» **Records for processing**
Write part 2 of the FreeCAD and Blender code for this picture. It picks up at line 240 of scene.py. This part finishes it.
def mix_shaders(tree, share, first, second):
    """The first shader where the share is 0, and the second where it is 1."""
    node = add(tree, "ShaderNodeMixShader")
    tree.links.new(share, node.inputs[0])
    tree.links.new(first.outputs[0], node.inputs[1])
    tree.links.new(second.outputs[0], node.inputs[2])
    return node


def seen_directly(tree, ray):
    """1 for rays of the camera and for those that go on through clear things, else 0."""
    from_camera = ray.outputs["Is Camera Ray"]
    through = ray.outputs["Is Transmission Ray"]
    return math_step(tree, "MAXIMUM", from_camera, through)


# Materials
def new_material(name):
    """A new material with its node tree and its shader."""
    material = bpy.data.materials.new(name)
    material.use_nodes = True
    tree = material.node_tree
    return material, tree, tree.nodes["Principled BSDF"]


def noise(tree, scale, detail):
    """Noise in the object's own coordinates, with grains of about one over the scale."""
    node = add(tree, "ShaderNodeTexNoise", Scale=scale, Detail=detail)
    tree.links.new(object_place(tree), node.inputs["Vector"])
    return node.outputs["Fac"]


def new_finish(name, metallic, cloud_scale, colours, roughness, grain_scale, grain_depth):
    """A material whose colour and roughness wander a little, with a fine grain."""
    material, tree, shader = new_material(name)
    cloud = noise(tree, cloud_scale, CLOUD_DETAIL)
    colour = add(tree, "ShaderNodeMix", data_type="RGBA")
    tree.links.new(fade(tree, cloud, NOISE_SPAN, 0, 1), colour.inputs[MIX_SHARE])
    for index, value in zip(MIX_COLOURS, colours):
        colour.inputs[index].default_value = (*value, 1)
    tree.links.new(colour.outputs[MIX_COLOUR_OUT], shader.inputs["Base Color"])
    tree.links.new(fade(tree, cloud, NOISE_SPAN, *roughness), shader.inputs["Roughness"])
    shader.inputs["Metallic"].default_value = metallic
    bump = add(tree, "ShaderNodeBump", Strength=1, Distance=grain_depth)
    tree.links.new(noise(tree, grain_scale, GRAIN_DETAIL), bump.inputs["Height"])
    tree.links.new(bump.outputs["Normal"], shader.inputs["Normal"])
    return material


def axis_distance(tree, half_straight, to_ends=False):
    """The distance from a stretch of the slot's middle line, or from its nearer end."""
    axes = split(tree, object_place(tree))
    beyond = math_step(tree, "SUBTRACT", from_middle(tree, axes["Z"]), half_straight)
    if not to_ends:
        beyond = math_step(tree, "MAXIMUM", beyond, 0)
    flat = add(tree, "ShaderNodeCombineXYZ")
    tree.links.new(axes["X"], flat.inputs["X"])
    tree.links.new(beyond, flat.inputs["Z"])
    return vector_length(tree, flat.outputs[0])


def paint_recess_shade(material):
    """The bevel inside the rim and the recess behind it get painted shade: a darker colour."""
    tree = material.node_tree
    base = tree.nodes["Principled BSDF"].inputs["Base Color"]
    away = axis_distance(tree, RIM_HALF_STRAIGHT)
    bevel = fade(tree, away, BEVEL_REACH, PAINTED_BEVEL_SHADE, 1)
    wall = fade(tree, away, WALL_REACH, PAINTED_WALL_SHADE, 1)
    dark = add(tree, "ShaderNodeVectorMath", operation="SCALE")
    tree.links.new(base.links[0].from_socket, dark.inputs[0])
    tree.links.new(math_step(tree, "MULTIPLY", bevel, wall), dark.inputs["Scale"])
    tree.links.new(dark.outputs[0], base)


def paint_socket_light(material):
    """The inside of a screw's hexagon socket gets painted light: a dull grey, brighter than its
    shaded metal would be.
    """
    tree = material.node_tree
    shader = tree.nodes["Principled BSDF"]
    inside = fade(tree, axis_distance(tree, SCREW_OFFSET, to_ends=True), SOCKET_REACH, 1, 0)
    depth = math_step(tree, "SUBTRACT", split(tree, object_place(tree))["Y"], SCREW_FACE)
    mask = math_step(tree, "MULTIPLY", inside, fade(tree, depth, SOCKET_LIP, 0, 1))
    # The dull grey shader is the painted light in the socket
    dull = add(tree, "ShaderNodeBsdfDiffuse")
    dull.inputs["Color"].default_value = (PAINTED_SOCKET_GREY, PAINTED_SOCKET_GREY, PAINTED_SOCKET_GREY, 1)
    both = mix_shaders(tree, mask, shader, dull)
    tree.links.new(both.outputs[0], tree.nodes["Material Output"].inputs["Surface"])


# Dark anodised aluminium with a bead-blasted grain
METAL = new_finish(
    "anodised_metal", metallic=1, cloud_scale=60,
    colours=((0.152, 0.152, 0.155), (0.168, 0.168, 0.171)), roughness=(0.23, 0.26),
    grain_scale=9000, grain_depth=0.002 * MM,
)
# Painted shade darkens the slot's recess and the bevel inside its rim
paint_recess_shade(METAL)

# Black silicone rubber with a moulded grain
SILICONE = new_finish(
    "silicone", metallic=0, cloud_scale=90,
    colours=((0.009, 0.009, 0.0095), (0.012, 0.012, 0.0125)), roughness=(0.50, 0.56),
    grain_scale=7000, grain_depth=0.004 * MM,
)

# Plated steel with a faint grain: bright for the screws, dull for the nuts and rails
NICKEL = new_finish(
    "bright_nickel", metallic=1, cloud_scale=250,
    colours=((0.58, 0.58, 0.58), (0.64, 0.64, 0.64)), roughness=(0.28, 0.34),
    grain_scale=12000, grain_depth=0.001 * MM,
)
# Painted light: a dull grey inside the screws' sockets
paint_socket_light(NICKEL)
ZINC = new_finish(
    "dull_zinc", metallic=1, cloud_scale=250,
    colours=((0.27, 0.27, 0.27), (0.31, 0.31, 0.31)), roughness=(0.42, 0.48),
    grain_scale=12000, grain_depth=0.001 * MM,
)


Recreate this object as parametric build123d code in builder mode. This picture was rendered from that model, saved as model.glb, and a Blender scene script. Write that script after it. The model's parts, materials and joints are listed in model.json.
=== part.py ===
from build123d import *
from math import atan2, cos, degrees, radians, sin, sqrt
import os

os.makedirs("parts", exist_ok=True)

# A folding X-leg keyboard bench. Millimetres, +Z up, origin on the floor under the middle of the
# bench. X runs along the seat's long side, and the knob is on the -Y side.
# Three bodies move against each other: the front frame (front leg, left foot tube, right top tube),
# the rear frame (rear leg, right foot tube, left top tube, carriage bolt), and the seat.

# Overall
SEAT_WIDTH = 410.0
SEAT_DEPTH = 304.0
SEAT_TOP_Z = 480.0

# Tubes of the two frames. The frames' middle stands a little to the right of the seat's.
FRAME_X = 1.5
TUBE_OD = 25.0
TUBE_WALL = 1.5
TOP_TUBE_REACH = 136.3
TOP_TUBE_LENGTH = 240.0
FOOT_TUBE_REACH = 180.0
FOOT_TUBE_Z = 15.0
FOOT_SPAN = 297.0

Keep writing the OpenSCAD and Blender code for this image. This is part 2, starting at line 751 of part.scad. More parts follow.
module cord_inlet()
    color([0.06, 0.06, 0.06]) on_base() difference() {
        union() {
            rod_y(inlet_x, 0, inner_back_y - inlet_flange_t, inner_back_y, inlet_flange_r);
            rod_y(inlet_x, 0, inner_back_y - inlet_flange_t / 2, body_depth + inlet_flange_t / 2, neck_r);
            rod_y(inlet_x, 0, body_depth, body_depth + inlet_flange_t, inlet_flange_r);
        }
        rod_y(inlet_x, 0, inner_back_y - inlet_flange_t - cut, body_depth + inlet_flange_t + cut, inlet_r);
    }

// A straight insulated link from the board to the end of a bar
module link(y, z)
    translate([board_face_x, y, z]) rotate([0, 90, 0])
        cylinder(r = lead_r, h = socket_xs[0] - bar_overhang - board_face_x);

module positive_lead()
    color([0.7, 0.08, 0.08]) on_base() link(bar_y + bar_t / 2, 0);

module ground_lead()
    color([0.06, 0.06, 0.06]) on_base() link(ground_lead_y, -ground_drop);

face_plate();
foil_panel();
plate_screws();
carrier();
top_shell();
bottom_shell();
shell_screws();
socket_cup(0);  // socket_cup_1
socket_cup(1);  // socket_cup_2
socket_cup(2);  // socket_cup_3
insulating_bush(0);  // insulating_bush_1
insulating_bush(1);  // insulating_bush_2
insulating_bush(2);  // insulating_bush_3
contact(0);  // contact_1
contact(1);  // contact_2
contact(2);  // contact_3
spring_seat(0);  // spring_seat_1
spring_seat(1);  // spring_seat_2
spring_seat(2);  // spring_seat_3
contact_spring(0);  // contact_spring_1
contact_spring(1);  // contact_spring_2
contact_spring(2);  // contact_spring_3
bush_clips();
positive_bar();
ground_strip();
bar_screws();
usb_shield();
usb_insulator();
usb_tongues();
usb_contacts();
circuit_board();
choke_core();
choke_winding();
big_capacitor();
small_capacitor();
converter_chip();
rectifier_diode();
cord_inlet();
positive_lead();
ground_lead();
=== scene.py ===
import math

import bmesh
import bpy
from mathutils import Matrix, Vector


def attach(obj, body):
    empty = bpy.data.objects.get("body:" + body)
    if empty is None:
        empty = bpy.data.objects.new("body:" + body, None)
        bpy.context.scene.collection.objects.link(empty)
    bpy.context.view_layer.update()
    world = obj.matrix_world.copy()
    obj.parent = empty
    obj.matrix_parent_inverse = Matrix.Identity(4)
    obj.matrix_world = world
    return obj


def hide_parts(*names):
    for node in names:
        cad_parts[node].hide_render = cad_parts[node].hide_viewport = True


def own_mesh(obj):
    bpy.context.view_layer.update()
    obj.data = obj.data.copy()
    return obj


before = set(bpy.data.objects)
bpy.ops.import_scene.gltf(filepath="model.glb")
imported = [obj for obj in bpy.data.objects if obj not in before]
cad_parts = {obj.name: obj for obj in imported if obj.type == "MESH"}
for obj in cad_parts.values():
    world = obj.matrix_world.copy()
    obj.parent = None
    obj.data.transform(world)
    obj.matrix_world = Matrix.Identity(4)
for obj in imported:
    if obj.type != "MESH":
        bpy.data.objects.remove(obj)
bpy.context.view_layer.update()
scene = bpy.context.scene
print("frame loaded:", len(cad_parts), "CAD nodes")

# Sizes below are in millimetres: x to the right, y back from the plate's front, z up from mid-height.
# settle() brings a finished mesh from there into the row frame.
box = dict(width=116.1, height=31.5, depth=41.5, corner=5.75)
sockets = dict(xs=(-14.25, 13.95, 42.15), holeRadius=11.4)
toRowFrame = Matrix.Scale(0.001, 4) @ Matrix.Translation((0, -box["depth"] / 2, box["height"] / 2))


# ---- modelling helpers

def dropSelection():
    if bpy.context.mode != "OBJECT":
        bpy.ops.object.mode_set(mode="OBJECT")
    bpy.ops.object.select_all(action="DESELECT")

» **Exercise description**
Produce only the lines from the line containing "face_plate();" through the line containing "for node in", inclusive of both, exactly as they stand in the entries above.

» **Exercise solution**
face_plate();
foil_panel();
plate_screws();
carrier();
top_shell();
bottom_shell();
shell_screws();
socket_cup(0);  // socket_cup_1
socket_cup(1);  // socket_cup_2
socket_cup(2);  // socket_cup_3
insulating_bush(0);  // insulating_bush_1
insulating_bush(1);  // insulating_bush_2
insulating_bush(2);  // insulating_bush_3
contact(0);  // contact_1
contact(1);  // contact_2
contact(2);  // contact_3
spring_seat(0);  // spring_seat_1
spring_seat(1);  // spring_seat_2
spring_seat(2);  // spring_seat_3
contact_spring(0);  // contact_spring_1
contact_spring(1);  // contact_spring_2
contact_spring(2);  // contact_spring_3
bush_clips();
positive_bar();
ground_strip();
bar_screws();
usb_shield();
usb_insulator();
usb_tongues();
usb_contacts();
circuit_board();
choke_core();
choke_winding();
big_capacitor();
small_capacitor();
converter_chip();
rectifier_diode();
cord_inlet();
positive_lead();
ground_lead();
=== scene.py ===
import math

import bmesh
import bpy
from mathutils import Matrix, Vector


def attach(obj, body):
    empty = bpy.data.objects.get("body:" + body)
    if empty is None:
        empty = bpy.data.objects.new("body:" + body, None)
        bpy.context.scene.collection.objects.link(empty)
    bpy.context.view_layer.update()
    world = obj.matrix_world.copy()
    obj.parent = empty
    obj.matrix_parent_inverse = Matrix.Identity(4)
    obj.matrix_world = world
    return obj


def hide_parts(*names):
    for node in names:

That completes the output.